Robin Kinross recently published The Transformer, an essay by Marie Neurath supplemented by his own writings on the subject. It is a beautifully produced and timely contribution - timely given the growing interest in the work of the Isotype Institute. But make sure you ask for 'The Transformer: principles of making Isotype charts', and not 'Transformers - all hail Megatron' or 'Transformers - revenge of the fallen'.
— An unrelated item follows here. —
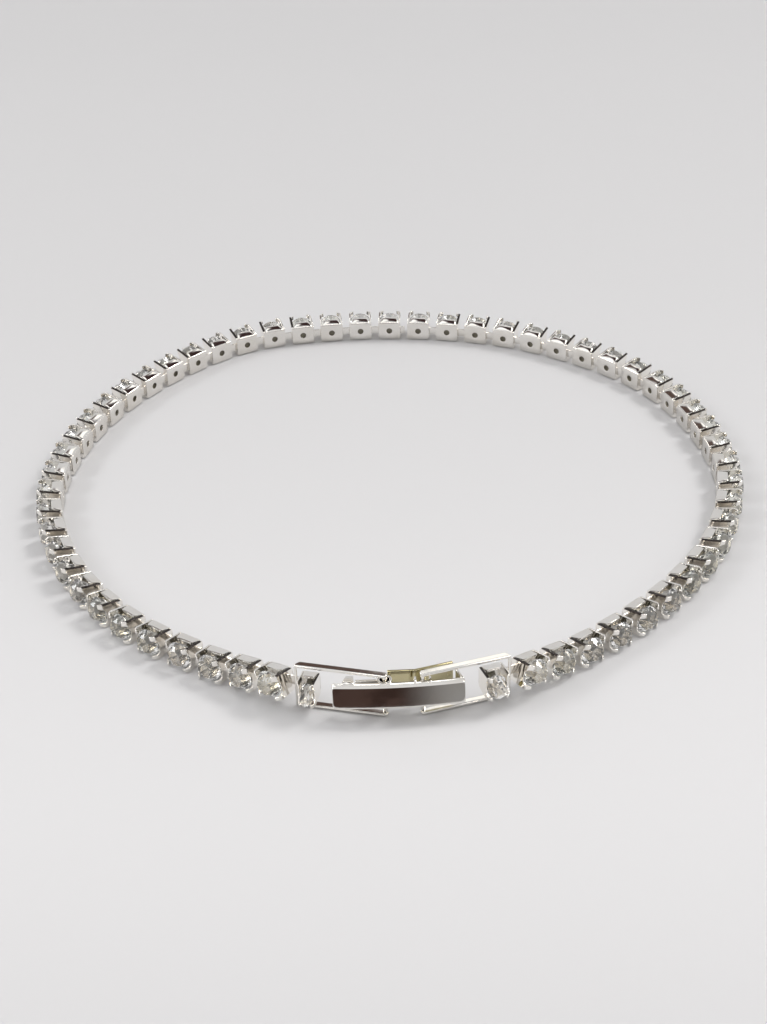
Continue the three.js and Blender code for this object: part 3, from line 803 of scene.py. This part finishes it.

Many years ago when I worked for the Open University, we took the Isotype concept of the transformer role, and applied it in the new community education courses being developed. They were on topics such as parenting, health, and retirement. To help the specialist academics write in an accessible way, we set up processes that encouraged them to write in page units - each topic had to be a single page or a double-page spread. They had to write a series of linked stories, which had to be within a recommended word limit, and accompanied by a sketched layout of how they anticipated them appearing on the page. The idea was to stop academics from simply expounding on their topic, and to help them imagine a reader with a busy life who needed to support from the visible structure of text to help them read strategically and actively. So the transformer role was partly accomplished by people, and partly by processes.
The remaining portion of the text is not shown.